Bleeding the coolant in a FIAT is not needed if:
1. The thermostat opens and the lower hose get hot
2. The cooling fan cycles on and off again
3. The heater works; it should put out good heat even at idle.
4. Choke fully opens; check the choke hoses for heat; also check the choke butterflies

Bleeding the coolant on a carbureted car-
Step 1.
When safe, remove the pressure cap from the radiator and take off one of the coolant
hoses loose from the automatic choke. Open the heater valve (red control lever).
Step 2.
Fill (ideally with 50% distilled water and 50% anti-freeze) at radiator fill full. The air can escape the small hose easily.
Step 3.
Fill with water at the small automatic choke hose till the radiator overflows; air bubbles coming out of the radiator are good. Refit the rad. cap.
Step 4.
Continue to fill at the small hose until the coolant flows from the choke with no bubbles. Refit the hose to the choke.

Bleeding coolant on an F.I. Spider:
If you substitute the small coolant hose at the top of the intake plenum for one of the auto choke hoses then you can use the carbureted car instructions.

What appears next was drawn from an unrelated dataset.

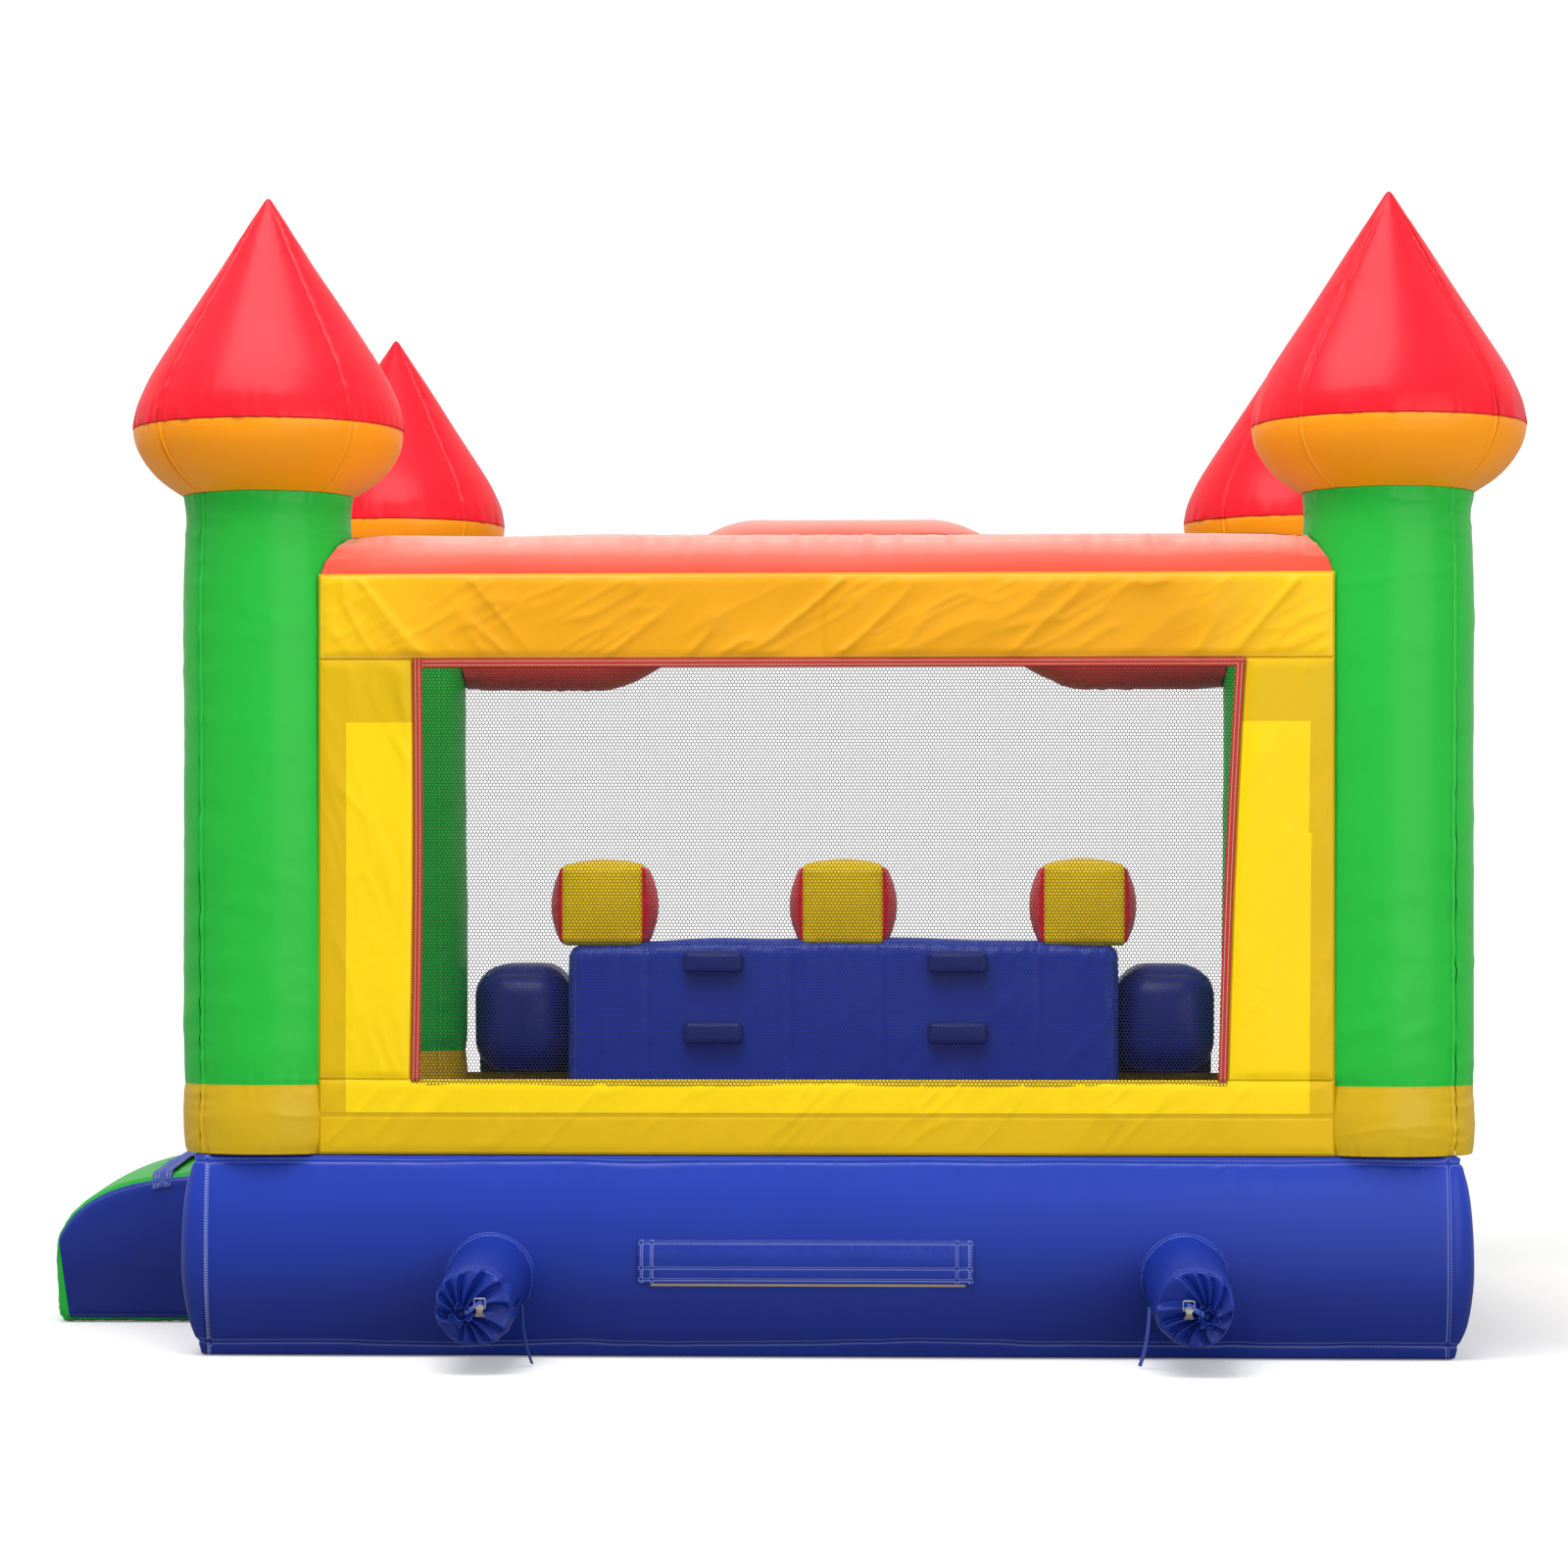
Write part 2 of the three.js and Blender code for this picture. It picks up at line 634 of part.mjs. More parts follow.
// A cam buckle: a steel loop with two ears that carry the pin of a thumb lever
function makeBuckle(side, parent, x, y, z) {
  const buckle = new THREE.Group();
  buckle.position.set(x, y, z);
  parent.add(buckle);
  const half = BUCKLE_WIDE / 2;
  const bar = BUCKLE_BAR;
  const pinY = -bar - 3;
  const pinZ = -3;
  const loop = toSolid(block([-half, -bar, BUCKLE_FOOT], [half, 0, SLOT_TOP + bar]));
  const slot = toSolid(block([bar - half, -bar - 1, SLOT_FOOT], [half - bar, 1, SLOT_TOP]));
  const ears = [-1, 1].map((s) => {
    const inner = s * (half - bar + 1);
    const outer = s * half;
    return toSolid(
      block(
        [Math.min(inner, outer), -bar - 7, BUCKLE_FOOT],
        [Math.max(inner, outer), 1 - bar, SLOT_FOOT],
      ),
    );
  });
  const bore = toSolid(rod([-half - 1, pinY, pinZ], [half + 1, pinY, pinZ], PIN_R + GAP, 12));
  const frame = loop.subtract(slot).add(ears[0]).add(ears[1]).subtract(bore);
  add(`buckle_frame_${side}`, toGeometry(frame), "steel", buckle);

  const reach = half - bar + 1 - 2 * GAP;
  const lever = new THREE.Shape();
  lever.moveTo(-reach, pinZ + PIN_R);
  lever.lineTo(reach, pinZ + PIN_R);
  lever.lineTo(reach, pinZ - 4);
  lever.quadraticCurveTo(reach * 0.45, pinZ - CAM_LONG * 0.5, reach * 0.95, pinZ - CAM_LONG);
  lever.lineTo(-reach * 0.95, pinZ - CAM_LONG);
  lever.quadraticCurveTo(-reach * 0.45, pinZ - CAM_LONG * 0.5, -reach, pinZ - 4);
  const thick = 4;
  const plate = new THREE.ExtrudeGeometry(lever, {
    depth: thick,
    bevelEnabled: false,
    curveSegments: 5,
  });
  acrossY(plate, pinY + thick / 2);
  const pin = rod([-half, pinY, pinZ], [half, pinY, pinZ], PIN_R, 12);
  add(`buckle_cam_${side}`, toGeometry(join([plate, pin])), "zinc", buckle);
}

// The flap hangs from a band along its top and leaves room for the zip behind it
function makeDeflationZip() {
  const face = -BASE_HALF - GAP;
  const front = face - FLAP_STANDOFF - FLAP_THICK;
  const outline = polygon([
    [front, FLAP_BOTTOM],
    [front + FLAP_THICK, FLAP_BOTTOM],
    [front + FLAP_THICK, FLAP_TOP - FLAP_BAND],
    [face, FLAP_TOP - FLAP_BAND],
    [face, FLAP_TOP],
    [front, FLAP_TOP],
  ]);
  const depth = FLAP_RIGHT - FLAP_LEFT;
  const flap = new THREE.ExtrudeGeometry(outline, { depth, bevelEnabled: false });
  add("deflation_flap", acrossX(flap, FLAP_LEFT), "blue");

  const back = face - GAP;
  const body = block([-12, back - 6, -8], [12, back, 8]);
  const pull = block([-34, back - 5, -4], [-11, back - 2.5, 4]);
  const slider = add("zip_slider", toGeometry(join([body, pull])), "zinc");
  slider.position.set(ZIP_X, 0, ZIP_Z);
}

makeMattress();
makeBaffles();
makeFloor();
makeTowers();
makeWindowWall("blower_wall", 0, ["left", "right"]);
makeWindowWall("window_wall", Math.PI / 2, ["near", "far"]);
makeEntranceWall("entrance_wall", -Math.PI / 2, ["far", "near"]);
makeSlideSide();
makeClimbingWall();
makeMerlons();
makeSteps();
makeSlide();
makeRamp();
makeTube("left", -1);
makeTube("right", 1);
makeDeflationZip();

export default house;
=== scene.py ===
import math

import bmesh
import bpy
import numpy as np
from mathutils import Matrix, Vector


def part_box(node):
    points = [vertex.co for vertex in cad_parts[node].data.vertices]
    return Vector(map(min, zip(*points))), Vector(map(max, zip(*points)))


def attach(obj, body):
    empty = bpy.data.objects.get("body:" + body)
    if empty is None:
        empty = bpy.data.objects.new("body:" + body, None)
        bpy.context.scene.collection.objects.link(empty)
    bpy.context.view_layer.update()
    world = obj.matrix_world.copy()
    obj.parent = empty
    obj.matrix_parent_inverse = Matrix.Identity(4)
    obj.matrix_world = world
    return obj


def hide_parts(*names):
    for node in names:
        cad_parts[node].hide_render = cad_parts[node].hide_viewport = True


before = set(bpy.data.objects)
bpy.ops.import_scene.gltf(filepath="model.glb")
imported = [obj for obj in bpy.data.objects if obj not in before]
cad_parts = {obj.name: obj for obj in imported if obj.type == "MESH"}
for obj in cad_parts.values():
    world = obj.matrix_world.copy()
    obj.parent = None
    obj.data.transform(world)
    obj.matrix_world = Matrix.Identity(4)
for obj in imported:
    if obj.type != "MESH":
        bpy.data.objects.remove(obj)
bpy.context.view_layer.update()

bl_info = {
    "name": "Castle Bounce House",
    "version": (1, 0, 0),
    "blender": (4, 5, 0),
    "location": "View3D > Sidebar > Bounce House",
    "description": "Builds an inflatable castle bounce house around its packed frame",
    "category": "Add Mesh",
}

TAU = 2 * math.pi
STANDING = 0.6206    # height the walls, towers and climbing wall stand on
LINE_POINTS = 400    # points a profile line is resampled to


# ---------------------------------------------------------------- shapes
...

Remember to check for cooling fan operation before driving.
Recycle your anti-freeze or dispose of it properly.


When changing the timing belt for any reason on a 2000 cc FIAT engine you have an opportunity to make it more reliable with a little preventive work. Sort of like removing an appendix before it can cause trouble.
The auxillary shaft has a cam lobe on it that drives the mechanical fuel pump on a carbureted car. That lobe is still there in an injected car and it can destroy the engine block if it is not timed properly.
Call 1-303-421-1922 


FIAT 124 Spider oil pump hazard:
Always carry a spare quart of oil in your 2 liter. Sometime you could hit an obstacle and damage the oil pump pick-up.
I did once. While going a mere 40 or 45 MPH through an intersection that had a gentle dip, my Brava struck the road with my 1/4" steel pan guard. Immediately there was a knocking noise which I recognized as a broken oil pump banging around in the bottom of my engine. The oil pan was undamaged but the oil pump pick-up had broken off.
So I merely overfilled the crank case with oil (remember that spare quart?) and proceeded on my way. The higher oil level got me home without any engine damage. And I remembered not to go around corners fast or brake heavily.
An oil pan guard can help a lot; but even the best pan guard is not fool proof. Drive your FIAT carefully to avoid crunching the pan or pump.